# YOUR TASK
Copy out the listing exactly.
>> begin RECORDED INFORMATION
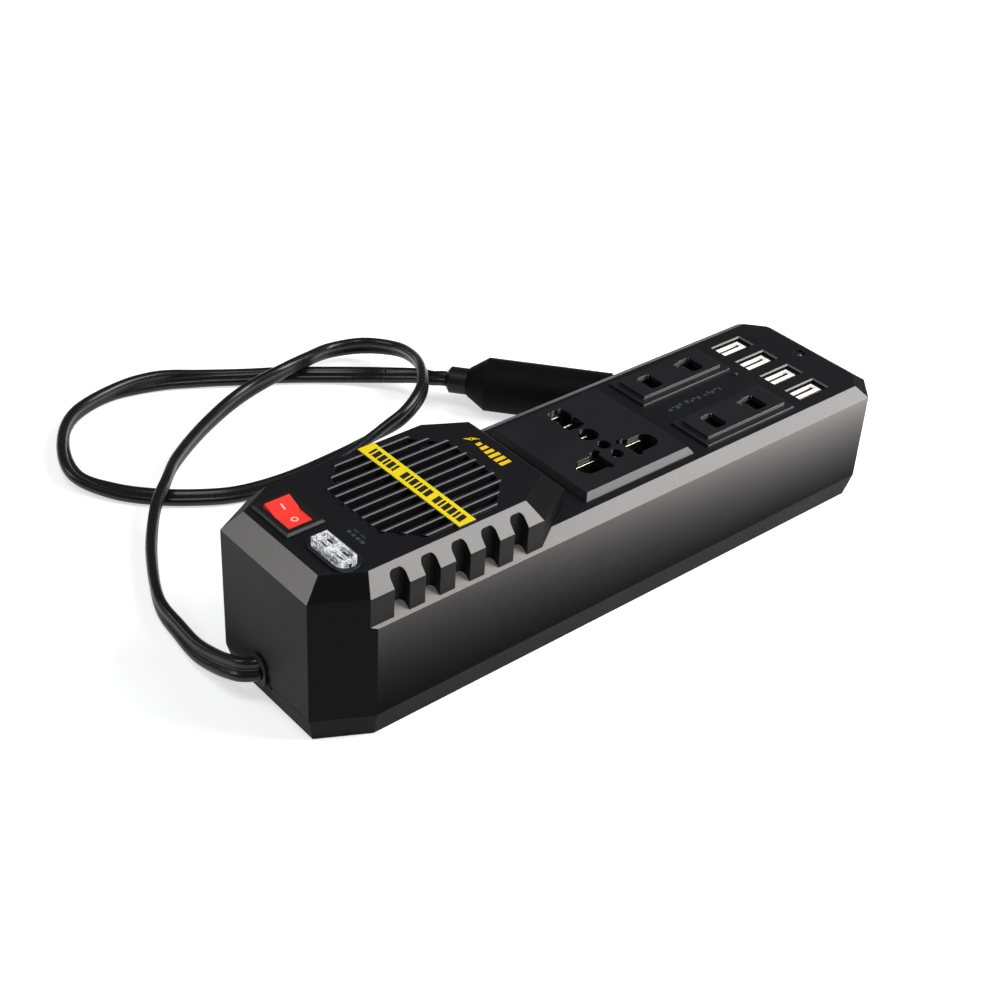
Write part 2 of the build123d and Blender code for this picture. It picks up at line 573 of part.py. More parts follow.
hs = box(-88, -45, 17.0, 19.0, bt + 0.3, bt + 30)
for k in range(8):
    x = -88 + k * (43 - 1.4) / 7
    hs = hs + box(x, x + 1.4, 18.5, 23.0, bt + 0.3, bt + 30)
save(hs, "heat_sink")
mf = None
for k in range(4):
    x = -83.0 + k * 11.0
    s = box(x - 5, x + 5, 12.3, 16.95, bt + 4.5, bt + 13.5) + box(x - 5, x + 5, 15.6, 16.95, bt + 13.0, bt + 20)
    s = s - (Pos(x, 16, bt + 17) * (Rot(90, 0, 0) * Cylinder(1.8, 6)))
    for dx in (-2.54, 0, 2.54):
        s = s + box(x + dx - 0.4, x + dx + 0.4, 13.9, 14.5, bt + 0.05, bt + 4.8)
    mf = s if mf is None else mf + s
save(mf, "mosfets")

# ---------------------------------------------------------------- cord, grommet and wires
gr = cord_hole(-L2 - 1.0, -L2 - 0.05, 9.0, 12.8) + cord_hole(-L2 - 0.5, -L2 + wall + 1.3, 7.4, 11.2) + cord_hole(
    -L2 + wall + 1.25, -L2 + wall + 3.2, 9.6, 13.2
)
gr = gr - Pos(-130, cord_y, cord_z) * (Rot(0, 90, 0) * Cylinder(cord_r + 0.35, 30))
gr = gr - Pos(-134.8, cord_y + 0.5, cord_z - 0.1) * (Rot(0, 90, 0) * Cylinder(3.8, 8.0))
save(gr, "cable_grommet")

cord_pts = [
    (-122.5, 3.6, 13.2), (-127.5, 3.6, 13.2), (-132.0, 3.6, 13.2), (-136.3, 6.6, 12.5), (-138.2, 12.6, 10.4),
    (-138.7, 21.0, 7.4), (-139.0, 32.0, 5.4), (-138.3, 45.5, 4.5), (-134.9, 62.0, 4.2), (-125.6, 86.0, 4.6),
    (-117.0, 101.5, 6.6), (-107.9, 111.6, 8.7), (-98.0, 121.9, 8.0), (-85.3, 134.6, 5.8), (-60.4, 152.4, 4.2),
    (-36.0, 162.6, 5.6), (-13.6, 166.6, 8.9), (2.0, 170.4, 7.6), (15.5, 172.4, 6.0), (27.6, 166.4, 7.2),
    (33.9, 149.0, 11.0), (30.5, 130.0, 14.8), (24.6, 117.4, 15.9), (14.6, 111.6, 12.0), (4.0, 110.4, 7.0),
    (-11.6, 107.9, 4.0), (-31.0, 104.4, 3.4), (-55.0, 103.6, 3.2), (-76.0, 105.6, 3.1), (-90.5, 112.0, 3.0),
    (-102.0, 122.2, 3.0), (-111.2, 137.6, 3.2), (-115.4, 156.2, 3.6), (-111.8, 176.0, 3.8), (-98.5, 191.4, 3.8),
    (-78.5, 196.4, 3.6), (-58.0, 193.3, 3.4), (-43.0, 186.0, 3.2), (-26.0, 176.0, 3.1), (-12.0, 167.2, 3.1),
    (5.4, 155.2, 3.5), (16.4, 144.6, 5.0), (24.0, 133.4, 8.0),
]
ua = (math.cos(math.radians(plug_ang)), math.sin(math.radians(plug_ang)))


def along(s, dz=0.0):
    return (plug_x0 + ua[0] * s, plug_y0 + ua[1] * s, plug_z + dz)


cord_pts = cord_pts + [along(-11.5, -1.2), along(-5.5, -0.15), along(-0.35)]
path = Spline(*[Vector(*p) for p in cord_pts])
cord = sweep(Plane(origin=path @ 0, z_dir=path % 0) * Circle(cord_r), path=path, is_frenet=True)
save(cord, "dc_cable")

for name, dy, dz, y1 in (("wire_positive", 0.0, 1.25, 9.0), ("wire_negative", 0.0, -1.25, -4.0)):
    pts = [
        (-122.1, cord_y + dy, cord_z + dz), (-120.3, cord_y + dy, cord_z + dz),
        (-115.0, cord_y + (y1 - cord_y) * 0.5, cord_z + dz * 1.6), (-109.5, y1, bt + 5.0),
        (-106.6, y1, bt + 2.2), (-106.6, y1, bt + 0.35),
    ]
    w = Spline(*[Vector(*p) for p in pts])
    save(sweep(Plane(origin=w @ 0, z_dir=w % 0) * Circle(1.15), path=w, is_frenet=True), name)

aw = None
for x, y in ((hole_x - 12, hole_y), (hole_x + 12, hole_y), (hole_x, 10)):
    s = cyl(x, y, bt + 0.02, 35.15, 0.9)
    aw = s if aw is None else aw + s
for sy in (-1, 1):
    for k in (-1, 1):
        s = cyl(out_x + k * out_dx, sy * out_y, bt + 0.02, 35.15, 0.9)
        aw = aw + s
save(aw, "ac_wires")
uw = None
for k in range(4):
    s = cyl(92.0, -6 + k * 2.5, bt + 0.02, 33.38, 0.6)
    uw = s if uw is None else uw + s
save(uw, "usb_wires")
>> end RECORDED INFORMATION
# EXERCISE SOLUTION
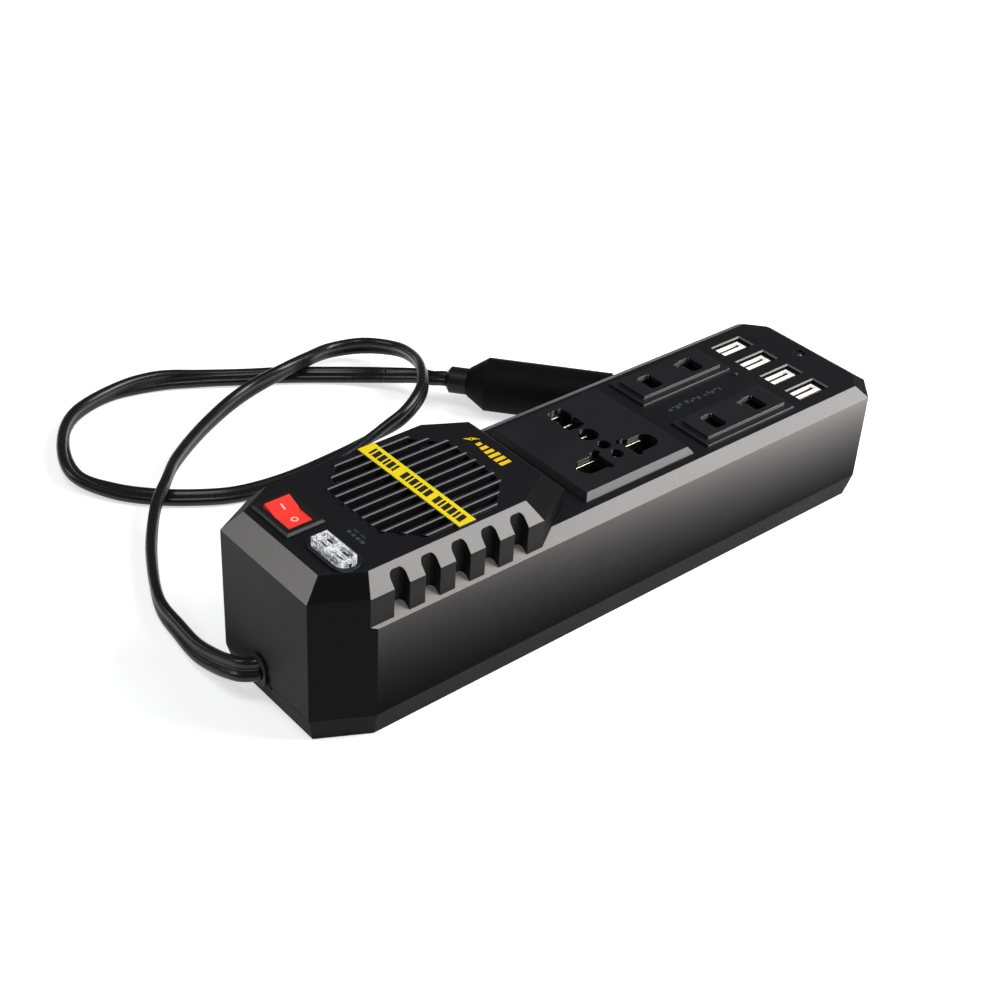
Write part 2 of the build123d and Blender code for this picture. It picks up at line 573 of part.py. More parts follow.
hs = box(-88, -45, 17.0, 19.0, bt + 0.3, bt + 30)
for k in range(8):
    x = -88 + k * (43 - 1.4) / 7
    hs = hs + box(x, x + 1.4, 18.5, 23.0, bt + 0.3, bt + 30)
save(hs, "heat_sink")
mf = None
for k in range(4):
    x = -83.0 + k * 11.0
    s = box(x - 5, x + 5, 12.3, 16.95, bt + 4.5, bt + 13.5) + box(x - 5, x + 5, 15.6, 16.95, bt + 13.0, bt + 20)
    s = s - (Pos(x, 16, bt + 17) * (Rot(90, 0, 0) * Cylinder(1.8, 6)))
    for dx in (-2.54, 0, 2.54):
        s = s + box(x + dx - 0.4, x + dx + 0.4, 13.9, 14.5, bt + 0.05, bt + 4.8)
    mf = s if mf is None else mf + s
save(mf, "mosfets")

# ---------------------------------------------------------------- cord, grommet and wires
gr = cord_hole(-L2 - 1.0, -L2 - 0.05, 9.0, 12.8) + cord_hole(-L2 - 0.5, -L2 + wall + 1.3, 7.4, 11.2) + cord_hole(
    -L2 + wall + 1.25, -L2 + wall + 3.2, 9.6, 13.2
)
gr = gr - Pos(-130, cord_y, cord_z) * (Rot(0, 90, 0) * Cylinder(cord_r + 0.35, 30))
gr = gr - Pos(-134.8, cord_y + 0.5, cord_z - 0.1) * (Rot(0, 90, 0) * Cylinder(3.8, 8.0))
save(gr, "cable_grommet")

cord_pts = [
    (-122.5, 3.6, 13.2), (-127.5, 3.6, 13.2), (-132.0, 3.6, 13.2), (-136.3, 6.6, 12.5), (-138.2, 12.6, 10.4),
    (-138.7, 21.0, 7.4), (-139.0, 32.0, 5.4), (-138.3, 45.5, 4.5), (-134.9, 62.0, 4.2), (-125.6, 86.0, 4.6),
    (-117.0, 101.5, 6.6), (-107.9, 111.6, 8.7), (-98.0, 121.9, 8.0), (-85.3, 134.6, 5.8), (-60.4, 152.4, 4.2),
    (-36.0, 162.6, 5.6), (-13.6, 166.6, 8.9), (2.0, 170.4, 7.6), (15.5, 172.4, 6.0), (27.6, 166.4, 7.2),
    (33.9, 149.0, 11.0), (30.5, 130.0, 14.8), (24.6, 117.4, 15.9), (14.6, 111.6, 12.0), (4.0, 110.4, 7.0),
    (-11.6, 107.9, 4.0), (-31.0, 104.4, 3.4), (-55.0, 103.6, 3.2), (-76.0, 105.6, 3.1), (-90.5, 112.0, 3.0),
    (-102.0, 122.2, 3.0), (-111.2, 137.6, 3.2), (-115.4, 156.2, 3.6), (-111.8, 176.0, 3.8), (-98.5, 191.4, 3.8),
    (-78.5, 196.4, 3.6), (-58.0, 193.3, 3.4), (-43.0, 186.0, 3.2), (-26.0, 176.0, 3.1), (-12.0, 167.2, 3.1),
    (5.4, 155.2, 3.5), (16.4, 144.6, 5.0), (24.0, 133.4, 8.0),
]
ua = (math.cos(math.radians(plug_ang)), math.sin(math.radians(plug_ang)))


def along(s, dz=0.0):
    return (plug_x0 + ua[0] * s, plug_y0 + ua[1] * s, plug_z + dz)


cord_pts = cord_pts + [along(-11.5, -1.2), along(-5.5, -0.15), along(-0.35)]
path = Spline(*[Vector(*p) for p in cord_pts])
cord = sweep(Plane(origin=path @ 0, z_dir=path % 0) * Circle(cord_r), path=path, is_frenet=True)
save(cord, "dc_cable")

for name, dy, dz, y1 in (("wire_positive", 0.0, 1.25, 9.0), ("wire_negative", 0.0, -1.25, -4.0)):
    pts = [
        (-122.1, cord_y + dy, cord_z + dz), (-120.3, cord_y + dy, cord_z + dz),
        (-115.0, cord_y + (y1 - cord_y) * 0.5, cord_z + dz * 1.6), (-109.5, y1, bt + 5.0),
        (-106.6, y1, bt + 2.2), (-106.6, y1, bt + 0.35),
    ]
    w = Spline(*[Vector(*p) for p in pts])
    save(sweep(Plane(origin=w @ 0, z_dir=w % 0) * Circle(1.15), path=w, is_frenet=True), name)

aw = None
for x, y in ((hole_x - 12, hole_y), (hole_x + 12, hole_y), (hole_x, 10)):
    s = cyl(x, y, bt + 0.02, 35.15, 0.9)
    aw = s if aw is None else aw + s
for sy in (-1, 1):
    for k in (-1, 1):
        s = cyl(out_x + k * out_dx, sy * out_y, bt + 0.02, 35.15, 0.9)
        aw = aw + s
save(aw, "ac_wires")
uw = None
for k in range(4):
    s = cyl(92.0, -6 + k * 2.5, bt + 0.02, 33.38, 0.6)
    uw = s if uw is None else uw + s
save(uw, "usb_wires")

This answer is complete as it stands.